_Objective:_ Quote verbatim every line from the line containing "Keep writing the" to the line containing "mesh.materials.append(stage_material())", inclusive of both, and no other line.
───── Records for the task ─────
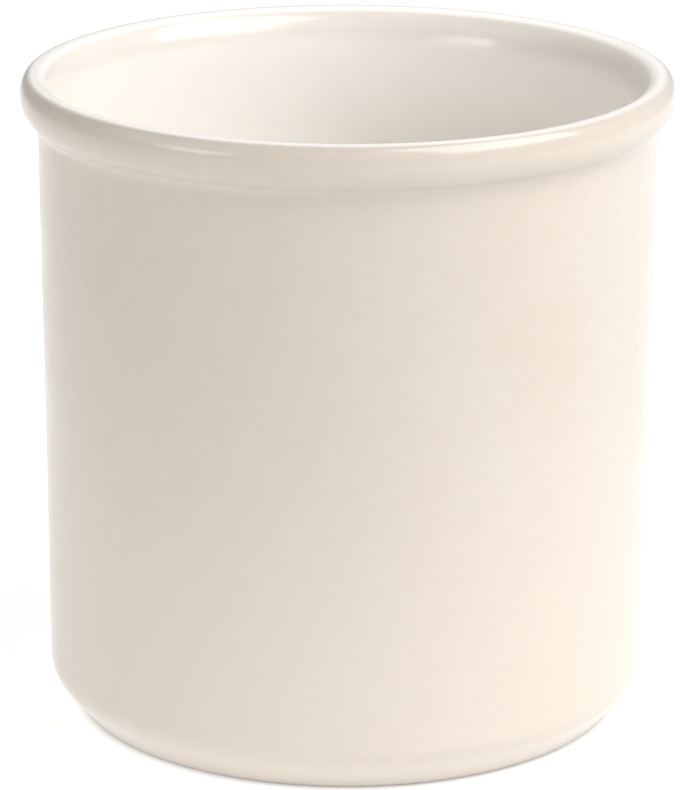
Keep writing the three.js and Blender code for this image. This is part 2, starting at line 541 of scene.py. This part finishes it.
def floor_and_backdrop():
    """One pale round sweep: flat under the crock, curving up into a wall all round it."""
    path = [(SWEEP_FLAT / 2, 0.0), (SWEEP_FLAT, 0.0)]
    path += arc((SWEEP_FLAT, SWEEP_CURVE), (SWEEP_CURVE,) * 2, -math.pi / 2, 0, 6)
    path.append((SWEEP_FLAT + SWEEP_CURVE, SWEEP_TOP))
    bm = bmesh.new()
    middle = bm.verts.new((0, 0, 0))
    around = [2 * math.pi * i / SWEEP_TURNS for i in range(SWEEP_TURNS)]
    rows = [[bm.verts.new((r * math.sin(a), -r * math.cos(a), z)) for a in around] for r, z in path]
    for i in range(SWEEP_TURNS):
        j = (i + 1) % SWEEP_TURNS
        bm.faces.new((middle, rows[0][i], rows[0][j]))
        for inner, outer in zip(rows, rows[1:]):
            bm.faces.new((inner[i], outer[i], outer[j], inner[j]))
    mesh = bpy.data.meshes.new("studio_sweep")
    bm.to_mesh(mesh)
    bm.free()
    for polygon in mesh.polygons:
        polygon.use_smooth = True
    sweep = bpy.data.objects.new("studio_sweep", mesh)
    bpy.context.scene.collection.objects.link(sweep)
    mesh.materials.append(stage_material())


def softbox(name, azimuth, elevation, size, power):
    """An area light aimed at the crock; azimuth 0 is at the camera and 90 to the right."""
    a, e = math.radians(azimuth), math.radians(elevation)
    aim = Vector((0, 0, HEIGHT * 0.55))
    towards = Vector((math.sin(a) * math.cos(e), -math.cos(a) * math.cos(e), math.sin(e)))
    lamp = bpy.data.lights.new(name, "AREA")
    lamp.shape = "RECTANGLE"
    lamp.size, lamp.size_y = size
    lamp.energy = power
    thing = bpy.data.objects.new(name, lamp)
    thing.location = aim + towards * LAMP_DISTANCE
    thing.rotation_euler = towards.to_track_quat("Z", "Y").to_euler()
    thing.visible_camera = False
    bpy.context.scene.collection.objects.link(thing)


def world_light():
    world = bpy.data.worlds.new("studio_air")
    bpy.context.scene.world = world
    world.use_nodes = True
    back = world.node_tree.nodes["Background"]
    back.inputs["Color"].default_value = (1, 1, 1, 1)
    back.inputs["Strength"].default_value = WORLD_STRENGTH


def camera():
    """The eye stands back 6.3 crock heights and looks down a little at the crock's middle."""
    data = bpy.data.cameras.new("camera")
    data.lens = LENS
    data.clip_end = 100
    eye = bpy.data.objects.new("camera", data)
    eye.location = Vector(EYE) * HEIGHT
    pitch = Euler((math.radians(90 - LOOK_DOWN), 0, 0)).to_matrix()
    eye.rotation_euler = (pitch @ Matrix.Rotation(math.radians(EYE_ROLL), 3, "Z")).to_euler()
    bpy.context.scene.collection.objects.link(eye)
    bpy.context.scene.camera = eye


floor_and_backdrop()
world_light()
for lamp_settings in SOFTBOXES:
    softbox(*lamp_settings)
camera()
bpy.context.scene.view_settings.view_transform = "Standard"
─────
───── Records for the task ─────
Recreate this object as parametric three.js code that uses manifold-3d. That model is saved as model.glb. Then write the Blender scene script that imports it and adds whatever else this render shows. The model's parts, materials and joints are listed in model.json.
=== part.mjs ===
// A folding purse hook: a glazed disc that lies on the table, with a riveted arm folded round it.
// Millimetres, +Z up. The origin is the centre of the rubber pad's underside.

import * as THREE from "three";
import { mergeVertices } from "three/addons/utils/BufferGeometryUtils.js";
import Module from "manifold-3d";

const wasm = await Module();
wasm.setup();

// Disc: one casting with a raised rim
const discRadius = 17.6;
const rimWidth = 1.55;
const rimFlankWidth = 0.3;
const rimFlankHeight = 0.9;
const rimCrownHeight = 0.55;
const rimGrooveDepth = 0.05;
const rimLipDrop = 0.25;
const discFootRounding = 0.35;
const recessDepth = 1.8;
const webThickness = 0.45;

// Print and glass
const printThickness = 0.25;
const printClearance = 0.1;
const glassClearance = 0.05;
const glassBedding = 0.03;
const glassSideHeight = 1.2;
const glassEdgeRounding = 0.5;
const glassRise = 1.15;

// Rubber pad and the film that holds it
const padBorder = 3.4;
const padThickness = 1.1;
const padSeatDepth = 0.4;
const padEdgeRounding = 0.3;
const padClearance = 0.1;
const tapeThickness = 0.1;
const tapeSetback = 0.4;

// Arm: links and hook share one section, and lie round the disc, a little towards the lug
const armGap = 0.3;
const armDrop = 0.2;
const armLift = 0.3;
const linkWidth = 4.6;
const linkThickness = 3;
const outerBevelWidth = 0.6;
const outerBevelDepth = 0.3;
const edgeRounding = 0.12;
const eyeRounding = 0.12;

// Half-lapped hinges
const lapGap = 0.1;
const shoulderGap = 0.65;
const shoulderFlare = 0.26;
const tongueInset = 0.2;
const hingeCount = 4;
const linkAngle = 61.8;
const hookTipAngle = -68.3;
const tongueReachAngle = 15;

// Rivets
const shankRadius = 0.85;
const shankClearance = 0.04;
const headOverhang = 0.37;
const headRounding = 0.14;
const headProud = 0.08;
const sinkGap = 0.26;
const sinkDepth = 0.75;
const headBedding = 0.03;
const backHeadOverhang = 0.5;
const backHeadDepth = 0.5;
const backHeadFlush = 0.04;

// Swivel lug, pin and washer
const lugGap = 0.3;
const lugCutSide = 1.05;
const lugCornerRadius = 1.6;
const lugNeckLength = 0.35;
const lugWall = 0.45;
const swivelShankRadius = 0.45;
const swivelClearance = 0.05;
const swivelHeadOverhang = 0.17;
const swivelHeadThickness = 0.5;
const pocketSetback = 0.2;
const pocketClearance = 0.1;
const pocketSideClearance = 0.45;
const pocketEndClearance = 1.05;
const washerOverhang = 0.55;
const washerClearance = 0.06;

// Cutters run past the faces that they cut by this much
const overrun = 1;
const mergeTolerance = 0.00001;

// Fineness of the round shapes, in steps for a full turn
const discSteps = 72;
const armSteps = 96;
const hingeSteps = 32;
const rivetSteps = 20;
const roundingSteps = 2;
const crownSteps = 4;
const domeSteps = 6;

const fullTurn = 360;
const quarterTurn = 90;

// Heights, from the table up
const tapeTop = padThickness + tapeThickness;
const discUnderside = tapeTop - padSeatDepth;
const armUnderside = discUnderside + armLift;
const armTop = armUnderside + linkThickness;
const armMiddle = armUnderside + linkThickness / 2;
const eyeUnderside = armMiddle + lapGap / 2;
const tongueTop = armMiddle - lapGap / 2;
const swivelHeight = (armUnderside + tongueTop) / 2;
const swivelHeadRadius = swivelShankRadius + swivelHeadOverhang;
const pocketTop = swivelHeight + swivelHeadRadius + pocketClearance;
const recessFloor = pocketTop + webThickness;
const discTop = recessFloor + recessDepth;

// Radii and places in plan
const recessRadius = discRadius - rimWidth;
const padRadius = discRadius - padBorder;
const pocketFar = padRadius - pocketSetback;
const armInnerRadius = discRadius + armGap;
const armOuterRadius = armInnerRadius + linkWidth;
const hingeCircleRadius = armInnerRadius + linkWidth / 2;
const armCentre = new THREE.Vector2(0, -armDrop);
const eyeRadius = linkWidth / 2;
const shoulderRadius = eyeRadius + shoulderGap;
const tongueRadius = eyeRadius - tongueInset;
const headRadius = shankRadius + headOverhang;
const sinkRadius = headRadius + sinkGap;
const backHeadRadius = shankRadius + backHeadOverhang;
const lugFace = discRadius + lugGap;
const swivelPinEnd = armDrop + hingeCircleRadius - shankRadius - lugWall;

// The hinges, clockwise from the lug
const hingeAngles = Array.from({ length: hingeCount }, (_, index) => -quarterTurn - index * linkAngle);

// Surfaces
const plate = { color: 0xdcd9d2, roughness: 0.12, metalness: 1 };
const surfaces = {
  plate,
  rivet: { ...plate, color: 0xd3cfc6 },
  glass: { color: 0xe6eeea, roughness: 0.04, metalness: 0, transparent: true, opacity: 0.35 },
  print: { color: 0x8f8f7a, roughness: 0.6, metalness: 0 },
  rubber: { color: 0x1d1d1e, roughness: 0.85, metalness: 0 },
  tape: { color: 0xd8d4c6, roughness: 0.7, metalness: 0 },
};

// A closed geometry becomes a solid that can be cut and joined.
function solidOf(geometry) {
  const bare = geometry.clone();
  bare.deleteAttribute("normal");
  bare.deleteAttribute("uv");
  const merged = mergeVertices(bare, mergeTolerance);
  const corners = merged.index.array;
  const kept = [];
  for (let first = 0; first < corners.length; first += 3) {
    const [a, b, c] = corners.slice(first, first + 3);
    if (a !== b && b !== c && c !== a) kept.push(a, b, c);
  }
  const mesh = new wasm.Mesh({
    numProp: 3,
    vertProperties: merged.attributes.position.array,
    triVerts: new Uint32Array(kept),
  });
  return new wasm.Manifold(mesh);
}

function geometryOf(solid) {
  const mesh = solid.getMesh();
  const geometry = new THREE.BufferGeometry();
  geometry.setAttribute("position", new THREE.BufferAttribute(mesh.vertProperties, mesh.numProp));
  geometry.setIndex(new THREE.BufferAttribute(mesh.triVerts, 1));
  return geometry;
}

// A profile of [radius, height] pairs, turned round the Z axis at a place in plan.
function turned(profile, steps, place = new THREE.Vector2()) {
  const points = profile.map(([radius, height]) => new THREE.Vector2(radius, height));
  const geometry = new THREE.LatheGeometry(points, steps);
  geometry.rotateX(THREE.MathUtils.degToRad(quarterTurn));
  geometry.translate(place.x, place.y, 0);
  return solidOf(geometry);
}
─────
───── Records for the task ─────
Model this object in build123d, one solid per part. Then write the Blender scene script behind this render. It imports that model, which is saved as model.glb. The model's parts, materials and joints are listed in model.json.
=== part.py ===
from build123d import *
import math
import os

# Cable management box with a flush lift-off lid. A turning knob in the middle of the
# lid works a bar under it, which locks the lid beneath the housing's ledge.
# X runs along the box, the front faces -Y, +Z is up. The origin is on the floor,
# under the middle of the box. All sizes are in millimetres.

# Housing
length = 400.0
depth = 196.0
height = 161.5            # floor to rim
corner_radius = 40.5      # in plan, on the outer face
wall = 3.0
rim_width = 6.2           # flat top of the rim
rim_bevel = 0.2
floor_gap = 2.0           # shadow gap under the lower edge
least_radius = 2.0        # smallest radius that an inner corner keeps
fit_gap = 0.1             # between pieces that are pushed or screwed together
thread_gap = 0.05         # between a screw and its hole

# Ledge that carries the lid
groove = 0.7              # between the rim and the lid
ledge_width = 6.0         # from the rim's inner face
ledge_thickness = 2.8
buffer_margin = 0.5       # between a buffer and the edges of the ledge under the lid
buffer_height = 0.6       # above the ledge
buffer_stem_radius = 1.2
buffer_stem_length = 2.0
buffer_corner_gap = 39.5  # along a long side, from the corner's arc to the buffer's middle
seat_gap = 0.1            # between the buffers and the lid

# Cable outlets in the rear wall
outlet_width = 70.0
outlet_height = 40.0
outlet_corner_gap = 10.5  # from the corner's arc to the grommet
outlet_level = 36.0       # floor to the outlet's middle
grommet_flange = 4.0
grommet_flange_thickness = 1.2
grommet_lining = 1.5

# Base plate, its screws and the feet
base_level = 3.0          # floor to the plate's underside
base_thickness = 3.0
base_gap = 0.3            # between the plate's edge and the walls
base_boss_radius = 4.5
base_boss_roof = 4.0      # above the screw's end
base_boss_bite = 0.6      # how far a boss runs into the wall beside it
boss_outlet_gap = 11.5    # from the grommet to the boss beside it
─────
_Output of the task:_
Keep writing the three.js and Blender code for this image. This is part 2, starting at line 541 of scene.py. This part finishes it.
def floor_and_backdrop():
    """One pale round sweep: flat under the crock, curving up into a wall all round it."""
    path = [(SWEEP_FLAT / 2, 0.0), (SWEEP_FLAT, 0.0)]
    path += arc((SWEEP_FLAT, SWEEP_CURVE), (SWEEP_CURVE,) * 2, -math.pi / 2, 0, 6)
    path.append((SWEEP_FLAT + SWEEP_CURVE, SWEEP_TOP))
    bm = bmesh.new()
    middle = bm.verts.new((0, 0, 0))
    around = [2 * math.pi * i / SWEEP_TURNS for i in range(SWEEP_TURNS)]
    rows = [[bm.verts.new((r * math.sin(a), -r * math.cos(a), z)) for a in around] for r, z in path]
    for i in range(SWEEP_TURNS):
        j = (i + 1) % SWEEP_TURNS
        bm.faces.new((middle, rows[0][i], rows[0][j]))
        for inner, outer in zip(rows, rows[1:]):
            bm.faces.new((inner[i], outer[i], outer[j], inner[j]))
    mesh = bpy.data.meshes.new("studio_sweep")
    bm.to_mesh(mesh)
    bm.free()
    for polygon in mesh.polygons:
        polygon.use_smooth = True
    sweep = bpy.data.objects.new("studio_sweep", mesh)
    bpy.context.scene.collection.objects.link(sweep)
    mesh.materials.append(stage_material())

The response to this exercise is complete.